The Press Article
Supergrass first burst onto the music scene in 1995, young carefree and seeming untouched with effortless pop magic.
From loveable scamps enjoying the first flush of success in the heady mid-nineties, Supergrass have become one of the most decorated British groups of the last decade, numbering among their many accolades Brits, Brats, Q awards, Nordoff Robbins awards, and the prestigious Ivor Novello 'Best Contemporary Song' award for summer anthem 'Alright'.
Supergrass was convened in February 1993, following a fortuitous meeting between Gaz Coombes and Mick Quinn whilst working at a local Harvester, and the two hooked up with Gaz's previous band-mate Danny Goffey. A limited edition release of first single 'Caught By The Fuzz' in 1994 sold out immediately and on it's full release later that year achieved the rare feat of single of the week in both Melody Maker and NME.
A rapid succession of glorious singles followed, along with a Mercury nomination for debut album 'I Should Coco' and live appearances which honed the band's sound and sealed their reputation as one of the country's premier live attractions. Their second album beckoned.
'In It For The Money' was a darker yet somehow more uplifting instalment from a band who were clearly here for the long haul. A Huge leap forward in terms of sound and vision, this was the album that Supergrass had to make if they were to ensure that they would eventually make that fifth album that they had told us to watch out for in the early interviews. It was clear that this was a more ambitious album than 'I Should Coco' but one that still sparkled with the same irrepressible sense of fun and adventure that has always been the band's trademark.
Lead track from their third album, 'Pumping On Your Stereo', burst into the charts in 1999 with the trademark dash of knockabout humour, and the much anticipated thirs album 'Supergrass' followed in October of that year. Clearly the sound of the band growing up, it proved without doubt that Supergrass were not only a band who could make a classic album, but one who realised the importance of the perfect single. Just look at their greatest hts to date - 'Alright', 'Richard III', 'Sun Hits The Sky', 'Going Out', 'Moving' and you have the soundtrack to a young life worth living.

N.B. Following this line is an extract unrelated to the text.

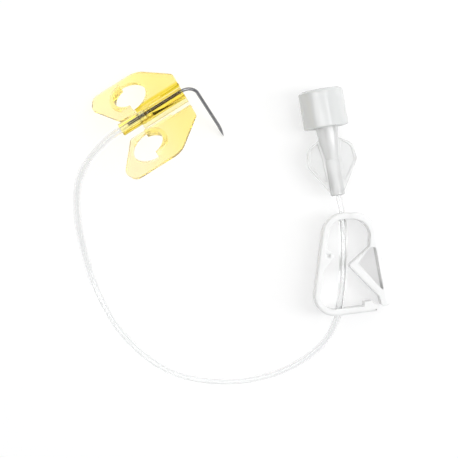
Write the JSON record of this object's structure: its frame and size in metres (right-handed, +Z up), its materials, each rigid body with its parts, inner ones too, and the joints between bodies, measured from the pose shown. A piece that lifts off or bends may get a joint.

And then just when everyone's wodnering what's happened to British rock, along come Supergrass again to remind you that it;s been alive and well all along. With their fourth album 'Life On Other Planets', scheduled for release in September, Supergrass are sounding better than ever, both perfect for the moment at which it arrives and also out of time and , as it's stargazing title suggests, quite out of this world.
Supergrass make it all sound easy, they always have. But listening to 'Life On Other Planets' you realise that there aren't many bands of Supergrass's tip top quality knocking around. You'll love it just as much as the last three, probably more. Fasten your seatbelts and enjoy the ride.